Litton and beyond
I got many responses to my Andrew Litton post, including a hearty "thank you" from someone in touch with the Dallas music scene, and a lively dissent from a musician who's worked with Litton recently (not in Dallas), and likes him. Not to mention an angry message from a staff member at the Dallas Symphony, which I hope he'll let me print here, uncensored.
The musician who wrote to me points out that the personal detail I touched on -- people close to Litton making demands on orchestras that Litton guest-conducted -- is years out of date. The people involved have long since stopped interfering, and in any case Litton himself had nothing to do with it. That's all true, and I should have said it myself. But on the other hand, what I reported really did happen, and did play a role in getting Litton a bad reputation among American orchestras. So I stand by my point -- it's something that should have been reported in the press. Certainly it would have been if Litton were a pop star, a sports figure, a big-time CEO, or a politician.
Another e-mail reminds me that Litton isn't the only music director who's gotten a more or less free ride from the press. There was Seiji Ozawa in Boston, who was ineffective for many years, and known to be so inside the music business, without anything mentioned in the local press. And to this day -- as my correspondent pointed out -- Gerard Schwarz remains as music director with the Seattle Symphony, even though he conducts badly, is thoroughly disliked by the musicians, and is equally disliked inside the orchestral world. When I wrote something about how badly he conducted when he was music director of the Mostly Mozart festival in New York, three members of the Seattle Symphony (people I'd never met or talked to) called me out of the blue to thank me. In my more than 20 years as a music critic, I've never gotten anything like that reaction to anything I've written.
More telling still: The Seattle Symphony recently hired a new executive director, after Deborah Card, who'd held the job for many years, left to run the Chicago Symphony.
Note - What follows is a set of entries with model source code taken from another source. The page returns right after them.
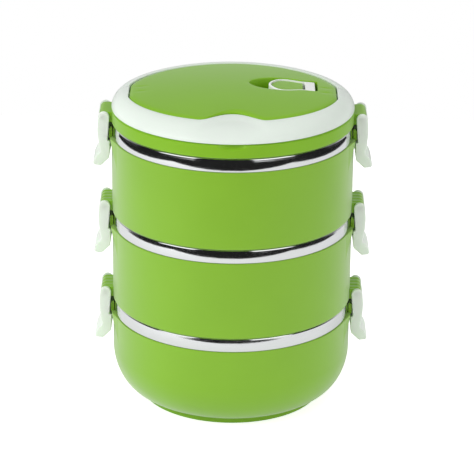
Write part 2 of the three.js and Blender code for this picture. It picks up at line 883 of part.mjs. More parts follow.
// The pair of latches and pins at one joint: the left one is the right one turned half round.
function placeLatches(prefix, height) {
  for (const side of ['right', 'left']) {
    const holder = new THREE.Group();
    holder.position.z = height;
    holder.rotation.z = side === 'left' ? Math.PI : 0;
    place(holder, `${prefix}_${side}_latch`, latch(), 'mint');
    place(holder, `${prefix}_${side}_pin`, latchPin(), 'steel');
    carrier.add(holder);
  }
}

place(carrier, 'bottom_shell', bottomShell(), 'green');
place(carrier, 'bottom_bowl', bottomBowl(), 'steel');
['middle', 'top'].forEach((name, i) => {
  const base = jointHeights[i];
  place(carrier, `${name}_shell`, upperShell(base), 'green');
  place(carrier, `${name}_bowl`, upperBowl(base), 'steel');
  place(carrier, `${name}_seal`, seal(base), 'silicone');
  placeLatches(name, base);
});

const lidBase = jointHeights[2];
place(carrier, 'lid_shell', lidShell(lidBase), 'dome');
place(carrier, 'lid_liner', lidLiner(lidBase), 'white');
place(carrier, 'lid_seal', seal(lidBase), 'silicone');
place(carrier, 'rear_trim', rearTrim(lidBase), 'white');
place(carrier, 'carry_handle', carryHandle(lidBase), 'white');
place(carrier, 'vent_lever', ventLever(lidBase), 'white');
place(carrier, 'vent_inlay', ventInlay(lidBase), 'green');
place(carrier, 'vent_plug', ventPlug(lidBase), 'silicone');
place(carrier, 'vent_pin', ventPin(lidBase), 'steel');
placeLatches('lid', lidBase);

export default carrier;
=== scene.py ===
"""A round lunch carrier of three stacked tiers, dressed round its frame, in metres."""

import json
import math

import bmesh
import bpy
import numpy as np
from bpy.props import FloatProperty, FloatVectorProperty, PointerProperty
from bpy.types import Operator, Panel, PropertyGroup
from mathutils import Matrix, Vector


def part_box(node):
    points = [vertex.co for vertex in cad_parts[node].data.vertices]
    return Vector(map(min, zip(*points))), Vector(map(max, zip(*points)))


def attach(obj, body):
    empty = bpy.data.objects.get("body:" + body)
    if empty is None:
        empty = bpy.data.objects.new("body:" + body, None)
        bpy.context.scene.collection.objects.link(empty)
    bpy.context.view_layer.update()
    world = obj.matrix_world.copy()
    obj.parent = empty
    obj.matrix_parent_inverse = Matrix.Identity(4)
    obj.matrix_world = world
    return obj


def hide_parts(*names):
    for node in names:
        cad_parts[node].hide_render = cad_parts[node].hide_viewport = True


bl_info = {
    "name": "Stacked Lunch Carrier",
    "version": (1, 0, 0),
    "blender": (4, 5, 0),
    "location": "3D View > Sidebar > Carrier",
    "description": "Round lunch carrier with steel bands, latches, folding handle and steam vent",
    "category": "Add Mesh",
}

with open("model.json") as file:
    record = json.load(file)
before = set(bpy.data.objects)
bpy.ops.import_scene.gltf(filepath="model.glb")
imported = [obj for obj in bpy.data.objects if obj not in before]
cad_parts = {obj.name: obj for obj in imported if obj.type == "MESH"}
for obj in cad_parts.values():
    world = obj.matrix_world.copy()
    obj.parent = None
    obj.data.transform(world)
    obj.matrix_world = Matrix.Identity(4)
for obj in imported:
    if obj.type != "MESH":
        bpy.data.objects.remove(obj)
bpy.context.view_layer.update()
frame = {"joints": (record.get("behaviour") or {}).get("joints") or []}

MM = 0.001
TIERS = ("middle", "top", "lid")
SIDES = {"right": 1.0, "left": -1.0}
SHARP = math.radians(35)

# Places taken from the frame
BODY_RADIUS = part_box("bottom_shell")[1].y
JOINT = {tier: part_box(f"{tier}_seal")[0].z for tier in TIERS}
BASE = {"bottom": 0.0, **JOINT}
TOP = {"bottom": JOINT["middle"], "middle": JOINT["top"], "top": JOINT["lid"]}
PIVOT = {j["child"]: Vector(j["pos_m"]) for j in frame["joints"] if j["type"] == "hinge"}
EAR = 2.2 * MM  # a latch's ear with the gap beside it
LUG_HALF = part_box("middle_right_latch")[1].y - EAR
LEVER_TIP, HEEL_END = (corner.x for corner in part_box("vent_lever"))
PLUG_LOW, PLUG_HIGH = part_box("vent_plug")
PLUG_X = (PLUG_LOW.x + PLUG_HIGH.x) / 2
VENT_Y = PIVOT["vent"].y

# Small measures that several pieces share
SOFT = 0.3 * MM  # rounding of small corners
HAIR = 0.001 * MM  # keeps two cutting faces from meeting in one plane
NEAR = 0.01 * MM  # places closer than this count as the same
WELL_PAST = 10 * MM  # how far a cutting block reaches past what it cuts
PIN_EDGE = 0.2 * MM  # rounding of a pin's ends

# Outside of a latch below its pivot: millimetres past the ear, and share of the latch's drop
BELLY = ((0.5, 0.15), (-0.2, 0.46), (-1.0, 0.66), (1.5, 0.77), (3.3, 0.93))

# Name, place, width and height of each lamp, and the point that both are aimed at, in metres
LAMPS = (("key", (-0.9, -0.6, 0.8), (0.8, 0.8)), ("fill", (1.1, -0.3, 0.4), (0.7, 0.9)))
AIM = Vector((0, 0, 0.1))

# What gloss and metal see: the angle that the first range is for, that range, the range of heights
# and the softness, all in degrees, and the strength. A turn of 0 is straight in front.
ROOM = (
    ("turn", -72, -35, -2, 48, 1.5, 1.3),  # soft box in front at the left
    ("turn", 20, 60, -2, 48, 1.5, 1.3),  # soft box in front at the right
    ("aside", 112, 190, -5, 16, 8, 0.7),  # pale foot of the wall behind
    ("aside", 100, 190, -5, 95, 8, 0.25),  # wall behind
    ("up", 55, 95, -95, 95, 6, 0.5),  # ceiling
)
ROOM_DARK = 0.015


def length(name, millimetres, description):
    """A size in metres, written in millimetres."""
    return FloatProperty(
        name=name, description=description, default=millimetres * MM, unit="LENGTH", precision=5
    )


def factor(name, value, description):
    """A share or a strength, mostly between 0 and 1."""
    return FloatProperty(name=name, description=description, default=value, subtype="FACTOR")


def number(name, value, description):
    """A plain number."""
    return FloatProperty(name=name, description=description, default=value)


def degrees(name, value, description):
    """An angle in radians, written in degrees."""
    value = math.radians(value)
    return FloatProperty(name=name, description=description, default=value, subtype="ANGLE")


def colour(name, rgb, description):
    """A colour, written as the sRGB values of its eight-bit picture."""
    linear = [((v / 255 + 0.055) / 1.055) ** 2.4 for v in rgb]
    return FloatVectorProperty(
        name=name, description=description, default=linear, subtype="COLOR", min=0.0, max=1.0
    )


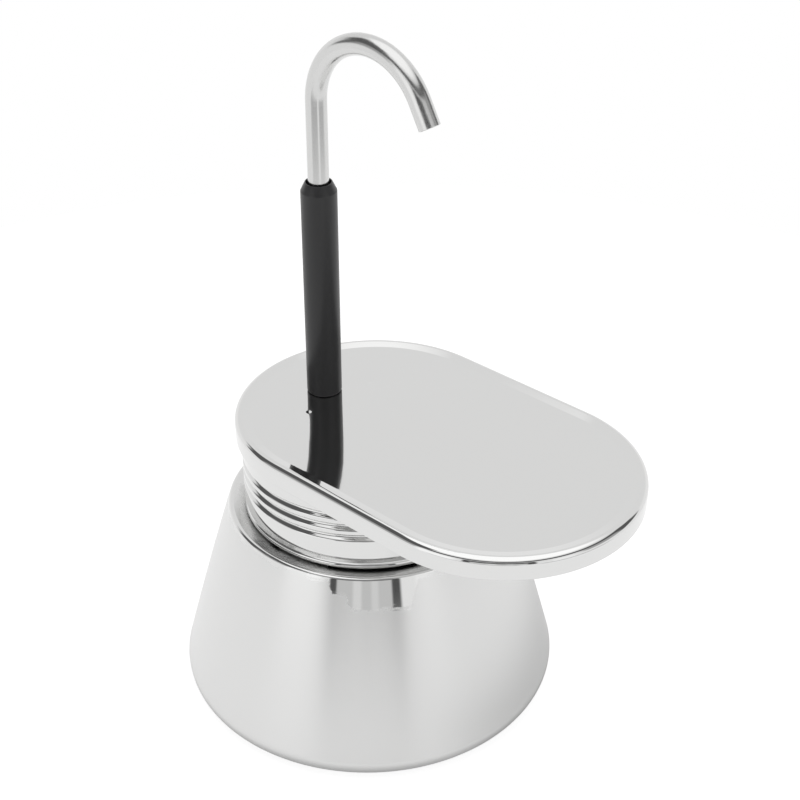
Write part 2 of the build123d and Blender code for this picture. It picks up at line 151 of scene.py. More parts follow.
DIMPLE_DEPTH = 0.07
FERRULE_HOLE = 2.65           # radius of the hole through platform and cap

# Spout, in millimetres
SPOUT_X = (sleeve_low.x + sleeve_high.x) / 2 / MM
SPOUT_Y = (sleeve_low.y + sleeve_high.y) / 2 / MM
TUBE_RADIUS = 2.13
TUBE_BORE = 1.63
TUBE_LIP = 0.12
TUBE_BOTTOM = tube_low.z / MM
TUBE_SIDES = 64
BEND_START = 131.55
BEND_RADIUS = 14.2
BEND_ANGLE = math.radians(151.2)
BEND_FLATTENING = 0.02
TIP_LENGTH = 5.1
MARK_BELOW_BEND = 0.5         # the bending tool's faint mark
MARK_HALF_WIDTH = 0.5
MARK_DEPTH = 0.006
SLEEVE_RADIUS = (sleeve_high.x - sleeve_low.x) / 2 / MM
SLEEVE_TOP = sleeve_high.z / MM
SLEEVE_TAPER_HEIGHT = 1.85
SLEEVE_TAPER_WIDTH = 0.93
SLEEVE_MOUTH_RADIUS = 2.55
SLEEVE_MOUTH_DEPTH = 1.4
SLEEVE_FOOT_BORE = 3.05
SLEEVE_FOOT_DEPTH = 0.85


# ---- Mesh building ------------------------------------------------------------------------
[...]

But the search was difficult. The most plausible candidates the search committee approached said they didn't want the job as long as Schwarz was there. I'd heard this from people in the orchestra world, and confirmed it first-hand with one of the people who'd been approached, and said he wouldn't even consider the job.
So here's yet another important unreported story! Did the Seattle Times tell its readers Schwarz is that unpopular?
No disrespect, by the way, to Paul Meecham, from the New York Philharmonic staff, who did take the Seattle job. What happened to him, though, actually was reported. He told the musicians, privately, of course, that he thought Schwarz had to go. Somebody told the press, and the whole thing showed up in the Seattle Times, giving Meecham a kick in the gut as he got ready to start his new job. But when the paper ran this story (which was linked here), they didn't mention any of the background -- that Schwarz isn't regarded as a good conductor, or that his presence is enough to keep many good orchestra managers away.